With few exceptions over the last 15 years, whenever the moths of supply has been below 5, prices appreciated. When it’s between 5 and 6, prices were flat, and when it’s above 6 prices fell sharply.
Of course, all real estate is local, but even in the most sought-after neighborhoods, some houses sit. …
“Everyone loves it; it’s the price,” said Ghada Barakat….
“People cannot come up with the down payment to qualify. Jumbo loans are very tough,” added Barakat.
This is the nature of cloud inventory. Buyers may like the house, but they can’t afford the price, and the seller can’t afford to lower it, so the property just sits there.
There is something else at play as well: information. With so many websites and apps pushing moment-to-moment market movement, today’s buyers are increasingly data driven. Especially after the epic housing crash that gave birth to all this data, buyer psychology and suspicion are in full swing.
“The trust is broken among buyers. …” noted Nela Richardson, Redfin’s chief economist. …
Years of realtors lying to buyers will do that.
In Charlotte, North Carolina, the scenario is much the same. The supply of properties for sale is at a three-year low, and fresh listings, less than 30 days old, accounted for just over 5 percent of Charlotte’s inventory as of March 31, also a low, according to Redfin. In other words, 95 percent of Charlotte listings are stale.
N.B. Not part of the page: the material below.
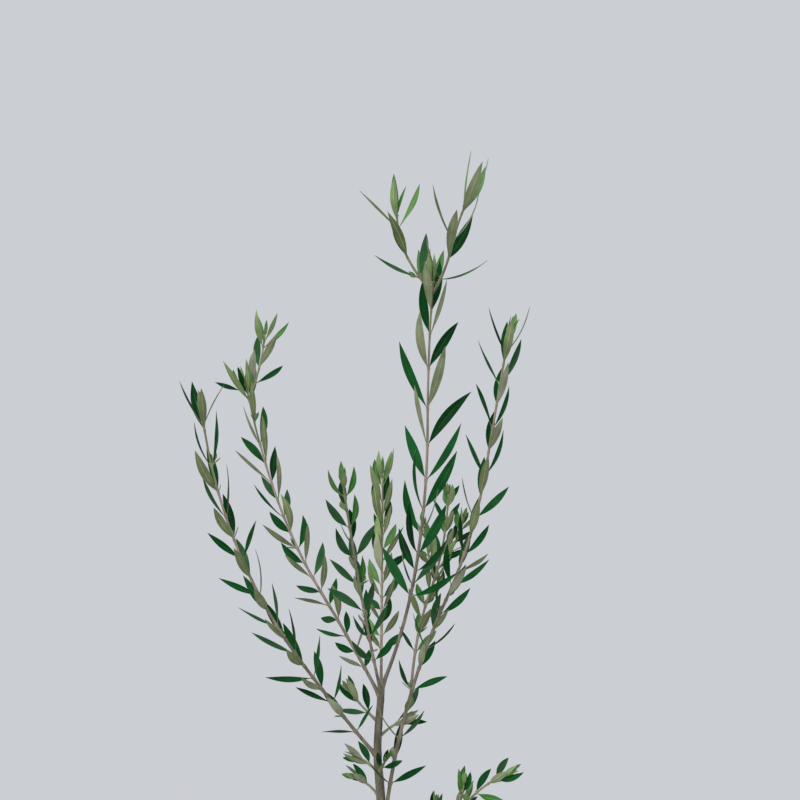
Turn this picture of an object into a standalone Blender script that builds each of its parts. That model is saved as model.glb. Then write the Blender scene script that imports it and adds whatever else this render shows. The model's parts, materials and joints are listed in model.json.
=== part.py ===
"""A young olive tree in a plain clay pot.

Metres, +Z up, -Y is the front and +X the right. The origin is the middle of the pot's flat
underside. Every limb is a smooth line walked from its foot, given by its heading, its lean and
its length. Leaves stand on the shoots in opposite pairs, each pair turned a quarter from the
one below it, as on a real olive.
"""

import math
import random
from collections import namedtuple

import bpy
import bmesh
from mathutils import Vector
from mathutils.bvhtree import BVHTree

# The space kept between neighbouring solids.
GAP = 0.0003

# Edges sharper than this, in degrees, stay crisp on the round pieces.
SHARP_ANGLE = 40

# Pot and soil.
POT_HEIGHT = 0.205
POT_FOOT_RADIUS = 0.080
POT_RIM_RADIUS = 0.116
POT_WALL = 0.008
POT_FLOOR = 0.010
RIM_HEIGHT = 0.034
RIM_STEP = 0.006
EDGE_ROUND = 0.003
POT_STEPS = 40
DRAIN_HOLES = 3
DRAIN_SIDES = 12
DRAIN_RADIUS = 0.006
DRAIN_CIRCLE = 0.038
SOIL_TOP = 0.182
SOIL_DOME = 0.004
SOIL_FLAT = 0.020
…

For those who truly understand how cloud inventory works, it should not be surprising that the MLS gets polluted with stale listings. When houses get priced based on outstanding loan balances rather than the market, it’s a recipe for stale listings. Thus we have a market where the few reasonably priced listings go quickly with multiple offers and the cloud inventory listings just sit there.
It may not be the new normal, but it’s a phenomenon we will see until fundamentals applied to mortgage rates elevate market prices above peak housing bubble levels all across the country, and in some markets that is another decade or more away.